Work work work. More on the kayaks
June 17/18, 2016

Building several boats concurrently requires a special set of considerations. Work flow, material availability, shop space, and lots and lots of timing considerations. There is nothing worse than having people stand around.

When last we left the kayak build, #1 had been re-skinned and received 2 coats of urethane spar varnish on the bottom.

The whole purpose for the re-skinning was to get a little more space for the cockpit. First People were a lot smaller than us 'Muricans. Taking plans from museum books requires a little rethinking of ergonomics. I set the kayak on the floor and tried getting into and out of it. The process was easier than last time, but still not perfect.

Time management: Do the processes that require dry/cure times early. One last coat of urethane for the bottom.

Shiny. I love building Skin on Frame boats - it is the fastest, cheapest way to get a beautiful boat.

The bow is a tricky bit of technology. Traditionally, it is carved from the trunk of a tree that grew out of a hillside. Other people carve them out of a 2x12, which (in my mind) creates a lot of waste. The trick is there is a ridge that runs along the forward part of the bow. Rather than carve away a bunch of wood, I used a couple 3/8 x 1/4 strips of oak to make the ridge.

These strips are serving dual purposes (something I really believe in): The first is the obvious and intended, it holds the fabric out and away from the bow. The second is a bit trickier. I used a piece of 1x12 cedar for the bow - a fairly weak wood with large growth rings. The curved bits at the front are susceptible to breaking. Gluing the ridges on either side of the bow provide strength that you wouldn't get out of carving from a 2x12.
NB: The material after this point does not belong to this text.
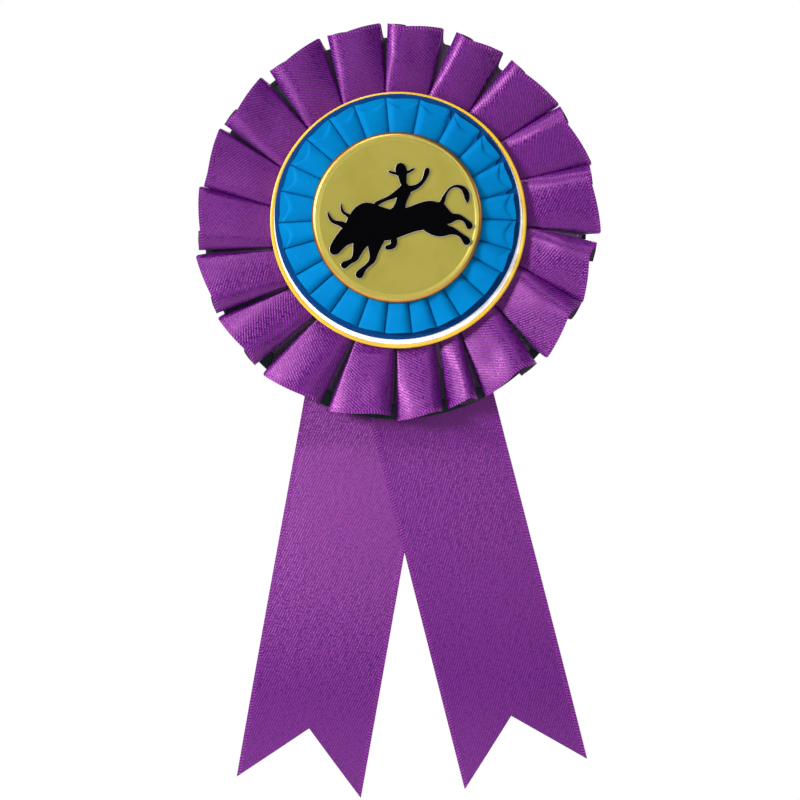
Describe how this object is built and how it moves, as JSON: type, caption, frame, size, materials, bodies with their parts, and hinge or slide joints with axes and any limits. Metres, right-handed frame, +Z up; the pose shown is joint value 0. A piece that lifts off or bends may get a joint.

I got through with the process work just in time: Landon showed up and I set him to ripping ribs, 17 per boat, plus 10 for breakage, plus 10 (estimated) for laminating the hatches.

Kayak #2 is ready for the ribs, but not #3. While Landon ripped, I lashed the bow, stern, and keel into place on #3.

That's a lovely bend.

While trimming off the excess keel, I noticed the stern stem is probably the most lashed piece on the boat. It'll get stringers lashed to it, too. I'm pretty sure that is a incidental result rather than function of design. Either way, that's a lot of lashing.

Also, if you don't have one of these Pull Saws from Duckworks, you should get one.

Plane the ribs down to 1/4".

As things were winding down for the day, it was time to flip the boat and get some urethane on the topsides. No matter how hard I try, I get runs. I need to up my paint game.

Last act of the day, put the ribs into the slough for soaking. I've heard of people using a mixture of urine and such, but I have a shy bladder, so the brackish water of a tidal slough will have to do.

That's it for the day. Time to lock up.

In the morning, I noticed the bathrooms at the waterfront are gender neutral. Good job on being progressive, Toledo!

Another coat of urethane for the topsides.

Workflow: Try to have pieces that will be needed later on built and ready. The hatch is the last thing attached to the boat, but there's no reason they can't be ready ahead of time.

The ribs had soaked up a lot of water over night. That should make them pliable without the complication of steaming them.

The hatches will be laminated - two layers of 1/4" oak for the coaming and another little lip around the top. This is my only picture of my process - but I have another hatch to make and I might remember to take pics of that :) The trick here is that the wood is soaking wet, yet I still wanted to glue everything together. Good thing we live in a technological time. Urethane glues - while not as strong as epoxy or PVA glues, they do cure in moisture. These conditions are a little more than "moist" so it'll be interesting to see how it comes out.

Geoff and I got started on bending ribs.

Geoff is a naval architect, so I follow his lead here.

Brief interruption as Port of Toledo workers, Tim and Kevin, come to move floats and boats around to get ready for sailing classes that will be beginning next week.

1/8" dowling used to peg the rib ends into the mortises. I am not convinced of the efficacy of this step, but it was in one of the books and it ain't hard to do.

Last step was to trim the pegs. The trick here: Always leave enough to cut off.

That's it for me - time to head home. Geoff wanted to stay and work on the ribs for the third kayak.